The Formula Explained
Future Value = P × (1 + r/n)^(n × t) + PMT × (((1 + r/n)^(n × t) − 1) ÷ (r/n)). Where P = initial principal, PMT = regular contribution per period, r = annual interest rate (decimal), n = compounding periods per year, t = years. The first term is the growth of the initial principal; the second term is the growth of regular contributions. For monthly contributions with annual compounding, n = 12.
Worked Example
A 30-year-old starts investing $300/month into a diversified portfolio with an expected 8% annual return. Initial investment is $5,000. After 30 years (at age 60): Total Contributions = $5,000 + ($300 × 12 × 30) = $113,000. Future Value = $5,000 × (1.08)^30 + $300 × (((1 + 0.08/12)^(12×30) − 1) ÷ (0.08/12)) ≈ $50,313 + $440,341 = $490,654. Total interest earned = $490,654 − $113,000 = $377,654. The compounding effect is responsible for 77% of the final value — a powerful argument for starting early.
Real-World Scenarios
Early vs. Late Starter
Investor A invests $5,000/year from age 25-35 (10 years, $50,000 total) then stops. Investor B invests $5,000/year from age 35-65 (30 years, $150,000 total). At 8% annual return, at age 65: Investor A has $787,176. Investor B has $611,729. Investor A has $175,000 more despite investing $100,000 less — because the money had 10 extra years to compound. This is the most important lesson in personal finance: start early.
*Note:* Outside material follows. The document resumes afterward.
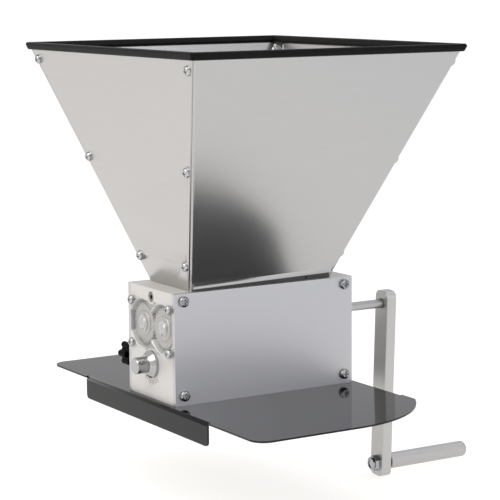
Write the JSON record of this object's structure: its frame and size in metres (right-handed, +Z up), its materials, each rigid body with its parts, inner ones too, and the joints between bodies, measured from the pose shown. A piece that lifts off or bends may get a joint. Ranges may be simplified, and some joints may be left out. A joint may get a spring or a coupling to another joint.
{
  "type": "grain mill",
  "caption": "Hand-cranked roller grain mill: flared sheet-metal hopper with a rubber-edged rim over a block housing on a flanged base plate, with side crank, meshed gears and gap dials.",
  "frame": {"origin": "middle of the base plate's underside, the face that rests on a bucket's rim; the flanges and the hanging crank reach below it", "axes": "+X along the rollers towards the crank, +Y from the front cover to the rear cover, +Z up"},
  "size_m": [0.3721, 0.369, 0.4021],
  "materials": {
    "black_gloss": "gloss powder coat",
    "steel_screws": "bright zinc and stainless",
    "blasted_aluminium": "bead blasted and clear anodised",
    "cover_plate": "satin",
    "bronze": "sintered bronze",
    "machined_steel": "machined and knurled",
    "clear_plastic": "clear polycarbonate",
    "black_rubber": "satin rubber",
    "hopper_sheet": "satin stainless sheet",
    "gear_steel": "machined",
    "satin_aluminium": "satin",
    "black_plastic": "moulded",
    "turned_steel": "bright turned",
    "brass_tip": "turned"
  },
  "bodies": {
    "housing": {"base_plate": "black_gloss", "base_screws": "steel_screws", "left_end_block": "blasted_aluminium", "right_end_block": "blasted_aluminium", "front_cover": "cover_plate", "front_cover_screws": "steel_screws", "rear_cover": "cover_plate", "rear_cover_screws": "steel_screws", "left_roller_bushes": "bronze", "right_roller_bushes": "bronze", "tie_bar": "machined_steel", "tie_bar_screws": "steel_screws", "gear_cover": "clear_plastic", "gear_cover_screws": "steel_screws", "hopper_seal": "black_rubber", "hopper_seat_screws": "steel_screws", "hopper_left_panel": "hopper_sheet", "hopper_right_panel": "hopper_sheet", "hopper_front_panel": "hopper_sheet", "hopper_rear_panel": "hopper_sheet", "hopper_panel_screws": "steel_screws", "hopper_panel_nuts": "steel_screws", "hopper_rim_trim": "black_rubber"},
    "drive_roller": {"drive_roller": "machined_steel", "drive_gear": "gear_steel", "drive_gear_key": "machined_steel", "drive_gear_ring": "steel_screws", "crank_arm": "satin_aluminium", "crank_washer": "steel_screws", "crank_screw": "steel_screws", "grip_bolt": "steel_screws", "grip_nut": "steel_screws", "grip_washer": "black_plastic"},
    "crank_grip": {"crank_grip": "satin_aluminium"},
    "driven_roller": {"driven_roller": "machined_steel", "driven_gear": "gear_steel", "driven_gear_key": "machined_steel", "driven_gear_ring": "steel_screws"},
    "left_adjuster": {"left_gap_adjuster": "turned_steel", "left_adjuster_bush": "bronze"},
    "right_adjuster": {"right_gap_adjuster": "turned_steel", "right_adjuster_bush": "bronze"},
    "idle_roller": {"idle_roller": "machined_steel"},
    "left_lock_pad": {"left_lock_pad": "brass_tip"},
    "left_lock_knob": {"left_lock_knob": "black_plastic", "left_lock_stud": "steel_screws"},
    "right_lock_pad": {"right_lock_pad": "brass_tip"},
    "right_lock_knob": {"right_lock_knob": "black_plastic", "right_lock_stud": "steel_screws"}
  },
  "joints": [
    {"name": "crank_spin", "type": "hinge", "parent": "housing", "child": "drive_roller", "pos_m": [0, -0.0175, 0.0645], "axis": [1, 0, 0], "continuous": true},
    {"name": "driven_roller_spin", "type": "hinge", "parent": "housing", "child": "driven_roller", "pos_m": [0, 0.0175, 0.0645], "axis": [1, 0, 0], "continuous": true},
    {"name": "grip_spin", "type": "hinge", "parent": "drive_roller", "child": "crank_grip", "pos_m": [0.195, -0.01039, -0.08633], "axis": [1, 0, 0], "continuous": true},
    {"name": "left_gap_dial", "type": "hinge", "parent": "housing", "child": "left_adjuster", "pos_m": [-0.0775, 0, 0.0315], "axis": [1, 0, 0], "range_deg": [-40, 40]},
    {"name": "right_gap_dial", "type": "hinge", "parent": "housing", "child": "right_adjuster", "pos_m": [0.0775, 0, 0.0315], "axis": [1, 0, 0], "range_deg": [-40, 40]},
    {"name": "idle_roller_spin", "type": "hinge", "parent": "left_adjuster", "child": "idle_roller", "pos_m": [0, -0.0015, 0.0315], "axis": [1, 0, 0], "continuous": true},
    {"name": "left_lock_travel", "type": "slide", "parent": "housing", "child": "left_lock_pad", "axis": [0, 1, 0], "range_m": [0, 0.0021]},
    {"name": "left_lock_turn", "type": "hinge", "parent": "left_lock_pad", "child": "left_lock_knob", "pos_m": [-0.08, 0.05, 0.0315], "axis": [0, 1, 0], "range_deg": [0, 720]},
    {"name": "right_lock_travel", "type": "slide", "parent": "housing", "child": "right_lock_pad", "axis": [0, 1, 0], "range_m": [0, 0.0021]},
    {"name": "right_lock_turn", "type": "hinge", "parent": "right_lock_pad", "child": "right_lock_knob", "pos_m": [0.08, 0.05, 0.0315], "axis": [0, 1, 0], "range_deg": [0, 720]}
  ],
  "couplings": [
    {"joint": "driven_roller_spin", "follows": "crank_spin", "ratio": -1},
    {"joint": "right_gap_dial", "follows": "left_gap_dial", "ratio": 1},
    {"joint": "left_lock_travel", "follows": "left_lock_turn", "m_per_rad": 0.00015915},
    {"joint": "right_lock_travel", "follows": "right_lock_turn", "m_per_rad": 0.00015915}
  ]
}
Key takeaway: Time is the most powerful variable in compound interest. Starting 10 years earlier is worth more than investing 3x as much money over a shorter period.
Monthly Contribution Impact
A 30-year-old starts investing $300/month in an S&P 500 index fund (historical average: ~10% annual return, adjusted for inflation: ~7%). Starting balance: $0. After 10 years: $51,832. After 20 years: $157,401. After 30 years (age 60): $365,992. After 35 years (age 65): $543,639. The contributions total $126,000 ($300 x 12 x 35), but the final balance is $543,639 — $417,639 in compound interest. The interest earned is 3.3x the total contributions.
Key takeaway: Consistent monthly contributions + long time horizon = extraordinary wealth creation. The majority of the final balance comes from compound interest, not contributions.
Credit Card Debt Spiral
A $5,000 credit card balance at 20% APR. Minimum payment: 2% of balance or $25, whichever is higher. Month 1: Balance $5,000, interest $83.33, payment $100 (2%), principal reduction $16.67, new balance $4,983.33. If only minimum payments are made: payoff time = 38 years, total interest paid = $15,561. Total cost = $20,561 for a $5,000 purchase. If instead $200/month is paid: payoff time = 2.4 years, total interest = $1,277. Total cost = $6,277. The difference: $14,284 in interest saved.
Key takeaway: Credit card minimum payments are designed to maximize interest, not help you pay off debt. Always pay more than the minimum — even doubling the payment can reduce payoff time by 90%.
Common Mistakes to Avoid
Ignoring inflation in return calculations
A 10% nominal return with 3% inflation is only a 7% real return. Over 30 years, $10,000 at 10% nominal grows to $174,494 — but adjusted for 3% inflation, the real value is only $72,445. Always calculate both nominal and real (inflation-adjusted) returns for long-term projections.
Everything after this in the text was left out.